I am not sure yet how to handle grad_inv_denominator and grad_grid with respect to grad_output. Any idea or explantion of what I'm missing would be invaluable. So propably I will not have a lot of time for the project in the next 10 days due to PhD obligation, but I will try to keep in touch with any updates in the KAN ecosystem.

How is your experience playing with KANs in julia @vpuri3 ?

vpuri3 commented 6 months ago

Let torch handle gradients WRT grid and denominator. There's no speedup to be gained over there from what I understand.

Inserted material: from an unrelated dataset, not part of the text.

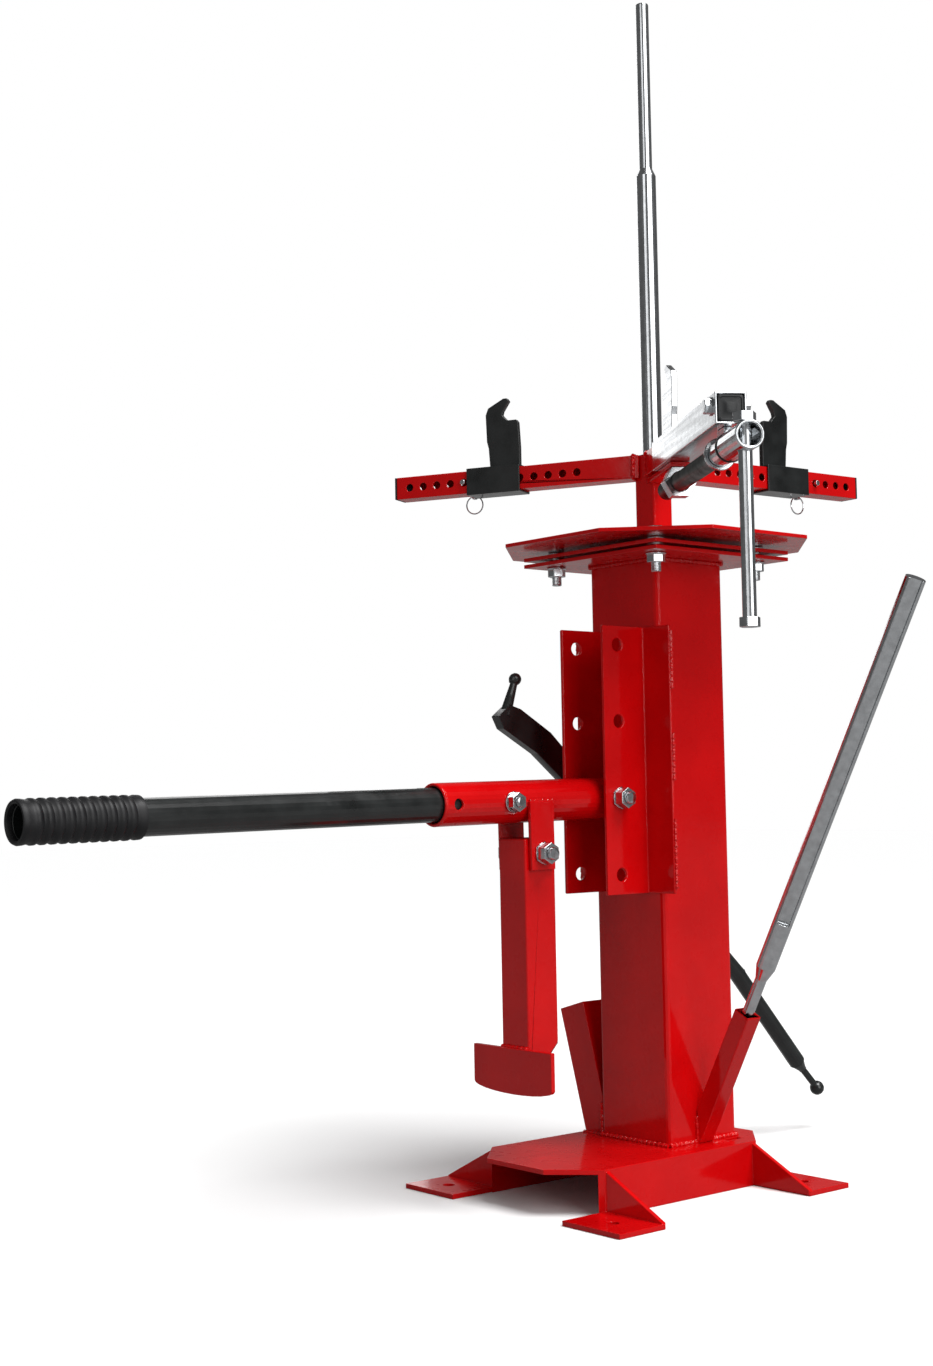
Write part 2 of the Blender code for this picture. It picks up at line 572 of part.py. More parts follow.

I would recommend only writing custom gradient for rswaf_core from my earlier comment.

So I would break it down as follows:

class RSWAF(nn.Module): # let torch handle gradients WRT grid, denominator
    def __init__(self, grid, denominator...): # 
        ...
        self.grid = grid               # trainable
        self.demoninator = denominator # trainable
    def forward(x):
         y = (x - self.grid) / self.denominator # dont pass grid, denominator to RSWAF_core
         return RSWAF_core(y)

class RSWAF_core(autograd.Function): # write custom gradient for this guy
    def forward(x, ...):
        ...
        return 1 - tanh(x)**2
    ...

I hope this helps.

My experience with Julia has been pretty smooth. It took me ~1 hr to come up with my implementation and it is only 2x slower than MLP.